Jeremy Keith's Resilient Web Design

A history of the core ideas that have shaped web development.

These are my thoughts on: Resilient Web Design

Go read that before reading this!

A foundational and inspriational read for developers trying to embrace the web. the whole thing really builds up to the rejection of single-page apps as a preferred web architecture, instead pointing to progressive enhancement as the best way to realize the ultimate promise of the web.

Chapter 4 is especially relevant to me; I started tinkering with the web at a time when a SPA was the recommended way to build a content-focused blog. What an odd detour the web development world has taken over the past few years.

I was challenged by the section on the web as a platform:

Thinking of the web as a platform is a category error. A platform like Flash, iOS, or Android provides stability and certainty, but only under a very specific set of circumstances—your software must be accessed with the right platform‐specific runtime environment. The web provides no such certainty, but it also doesn’t restrict the possible runtime environments.

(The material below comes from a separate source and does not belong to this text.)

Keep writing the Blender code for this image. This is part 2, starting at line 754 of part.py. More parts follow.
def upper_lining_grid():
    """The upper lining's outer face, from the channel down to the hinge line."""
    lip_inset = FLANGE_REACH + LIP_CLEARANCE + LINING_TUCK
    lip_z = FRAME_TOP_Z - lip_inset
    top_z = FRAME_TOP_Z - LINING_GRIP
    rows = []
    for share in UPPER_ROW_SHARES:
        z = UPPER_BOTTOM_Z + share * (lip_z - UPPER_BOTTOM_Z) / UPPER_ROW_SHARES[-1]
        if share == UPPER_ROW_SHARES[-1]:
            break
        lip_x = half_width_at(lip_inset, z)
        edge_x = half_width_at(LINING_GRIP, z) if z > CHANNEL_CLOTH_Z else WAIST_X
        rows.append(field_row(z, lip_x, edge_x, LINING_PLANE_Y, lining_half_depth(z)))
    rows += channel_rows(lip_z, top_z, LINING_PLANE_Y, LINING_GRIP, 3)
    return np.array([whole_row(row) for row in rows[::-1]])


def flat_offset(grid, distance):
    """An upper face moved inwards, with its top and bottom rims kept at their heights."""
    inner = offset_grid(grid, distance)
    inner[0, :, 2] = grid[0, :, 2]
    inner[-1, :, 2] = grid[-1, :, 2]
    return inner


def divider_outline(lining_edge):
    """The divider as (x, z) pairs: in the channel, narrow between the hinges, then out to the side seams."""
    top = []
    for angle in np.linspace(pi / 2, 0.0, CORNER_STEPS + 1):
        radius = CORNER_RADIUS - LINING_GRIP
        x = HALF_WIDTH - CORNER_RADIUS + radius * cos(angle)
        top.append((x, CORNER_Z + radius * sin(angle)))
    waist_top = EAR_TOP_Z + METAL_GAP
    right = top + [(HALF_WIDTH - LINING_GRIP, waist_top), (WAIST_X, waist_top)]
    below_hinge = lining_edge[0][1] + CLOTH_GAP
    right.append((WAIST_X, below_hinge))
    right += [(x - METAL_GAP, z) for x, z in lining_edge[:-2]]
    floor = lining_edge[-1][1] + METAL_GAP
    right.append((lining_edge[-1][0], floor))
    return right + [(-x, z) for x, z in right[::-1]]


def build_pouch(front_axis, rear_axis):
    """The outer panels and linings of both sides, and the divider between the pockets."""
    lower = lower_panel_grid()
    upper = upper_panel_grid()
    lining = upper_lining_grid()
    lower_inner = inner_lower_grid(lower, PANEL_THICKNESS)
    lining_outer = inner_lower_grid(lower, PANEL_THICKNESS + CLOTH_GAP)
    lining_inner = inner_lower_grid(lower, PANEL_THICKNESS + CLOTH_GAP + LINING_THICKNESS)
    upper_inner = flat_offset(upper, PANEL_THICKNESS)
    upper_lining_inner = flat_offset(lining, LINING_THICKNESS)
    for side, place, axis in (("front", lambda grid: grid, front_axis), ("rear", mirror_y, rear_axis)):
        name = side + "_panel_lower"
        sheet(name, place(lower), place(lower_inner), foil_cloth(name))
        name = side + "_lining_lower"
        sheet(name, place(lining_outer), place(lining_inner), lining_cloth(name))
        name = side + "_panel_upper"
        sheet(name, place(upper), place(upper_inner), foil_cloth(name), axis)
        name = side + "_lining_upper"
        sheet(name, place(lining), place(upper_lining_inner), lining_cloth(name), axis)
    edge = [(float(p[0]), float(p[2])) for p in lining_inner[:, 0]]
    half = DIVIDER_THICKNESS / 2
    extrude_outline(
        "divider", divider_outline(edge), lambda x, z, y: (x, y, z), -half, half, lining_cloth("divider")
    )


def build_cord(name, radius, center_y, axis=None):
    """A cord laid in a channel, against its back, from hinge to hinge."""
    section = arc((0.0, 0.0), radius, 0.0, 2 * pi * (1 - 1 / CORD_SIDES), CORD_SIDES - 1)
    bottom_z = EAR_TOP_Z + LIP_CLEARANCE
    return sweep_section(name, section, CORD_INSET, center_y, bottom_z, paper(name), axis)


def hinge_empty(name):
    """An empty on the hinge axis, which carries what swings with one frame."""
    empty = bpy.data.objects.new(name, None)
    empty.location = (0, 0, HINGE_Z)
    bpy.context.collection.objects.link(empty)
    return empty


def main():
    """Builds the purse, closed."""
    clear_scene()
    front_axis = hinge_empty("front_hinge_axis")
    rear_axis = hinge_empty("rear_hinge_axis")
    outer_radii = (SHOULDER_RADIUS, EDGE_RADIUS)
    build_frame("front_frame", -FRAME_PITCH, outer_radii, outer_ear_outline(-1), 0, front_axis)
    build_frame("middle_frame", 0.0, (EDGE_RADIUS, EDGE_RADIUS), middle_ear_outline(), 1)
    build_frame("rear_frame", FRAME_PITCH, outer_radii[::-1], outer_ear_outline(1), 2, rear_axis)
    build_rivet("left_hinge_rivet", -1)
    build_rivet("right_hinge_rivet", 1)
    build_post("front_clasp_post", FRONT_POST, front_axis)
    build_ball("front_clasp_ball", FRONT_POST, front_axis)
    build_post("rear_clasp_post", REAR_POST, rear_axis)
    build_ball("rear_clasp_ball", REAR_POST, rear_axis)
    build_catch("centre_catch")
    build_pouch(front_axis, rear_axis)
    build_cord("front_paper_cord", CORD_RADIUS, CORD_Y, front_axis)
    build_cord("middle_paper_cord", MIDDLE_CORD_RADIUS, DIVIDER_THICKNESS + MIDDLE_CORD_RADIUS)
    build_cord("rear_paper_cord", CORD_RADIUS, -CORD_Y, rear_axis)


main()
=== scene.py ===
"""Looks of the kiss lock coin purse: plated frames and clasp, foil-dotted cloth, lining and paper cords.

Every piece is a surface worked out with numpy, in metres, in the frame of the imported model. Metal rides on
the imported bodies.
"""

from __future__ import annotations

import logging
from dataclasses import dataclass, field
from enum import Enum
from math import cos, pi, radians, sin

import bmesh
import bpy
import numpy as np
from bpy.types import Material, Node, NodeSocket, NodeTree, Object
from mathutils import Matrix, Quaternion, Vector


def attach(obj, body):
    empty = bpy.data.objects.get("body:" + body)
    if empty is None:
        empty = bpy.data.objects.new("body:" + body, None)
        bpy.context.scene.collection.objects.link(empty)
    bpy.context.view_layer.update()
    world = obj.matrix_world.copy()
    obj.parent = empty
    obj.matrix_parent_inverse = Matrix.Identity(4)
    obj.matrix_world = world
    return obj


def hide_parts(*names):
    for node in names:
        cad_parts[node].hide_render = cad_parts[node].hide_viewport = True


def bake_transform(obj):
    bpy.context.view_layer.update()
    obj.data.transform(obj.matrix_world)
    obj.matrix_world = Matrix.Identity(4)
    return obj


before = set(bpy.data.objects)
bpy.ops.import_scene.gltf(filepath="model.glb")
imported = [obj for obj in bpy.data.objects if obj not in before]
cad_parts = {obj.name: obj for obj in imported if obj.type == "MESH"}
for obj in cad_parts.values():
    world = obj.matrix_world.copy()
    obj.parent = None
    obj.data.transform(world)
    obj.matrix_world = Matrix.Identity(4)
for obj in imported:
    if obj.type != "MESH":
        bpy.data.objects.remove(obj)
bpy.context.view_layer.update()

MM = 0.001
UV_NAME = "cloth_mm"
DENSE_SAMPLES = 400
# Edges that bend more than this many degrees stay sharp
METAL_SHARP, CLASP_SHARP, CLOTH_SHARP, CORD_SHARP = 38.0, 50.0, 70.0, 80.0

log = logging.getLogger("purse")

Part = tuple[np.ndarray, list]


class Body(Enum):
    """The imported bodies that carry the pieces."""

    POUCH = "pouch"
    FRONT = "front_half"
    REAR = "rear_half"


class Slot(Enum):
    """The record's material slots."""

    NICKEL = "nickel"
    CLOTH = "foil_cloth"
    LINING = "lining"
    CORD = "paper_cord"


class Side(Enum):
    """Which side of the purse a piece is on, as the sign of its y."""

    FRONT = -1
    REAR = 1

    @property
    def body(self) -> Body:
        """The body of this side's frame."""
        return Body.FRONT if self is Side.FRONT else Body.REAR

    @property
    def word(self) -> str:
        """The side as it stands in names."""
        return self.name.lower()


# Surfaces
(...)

Platforms are controlled and predictable. The World Wide Web is chaotic and unpredictable.

The web is a hot mess.

This is a semantic distinction more than anything, but it's important to understand to break out of the "websites as apps" frame of mind. Postel's Law means that the web, by it's very nature, allows far more variability in input than a traditional programming platform.

Perhaps calling it the web "medium" is more appropriate. That's how I like to think of it nowadays.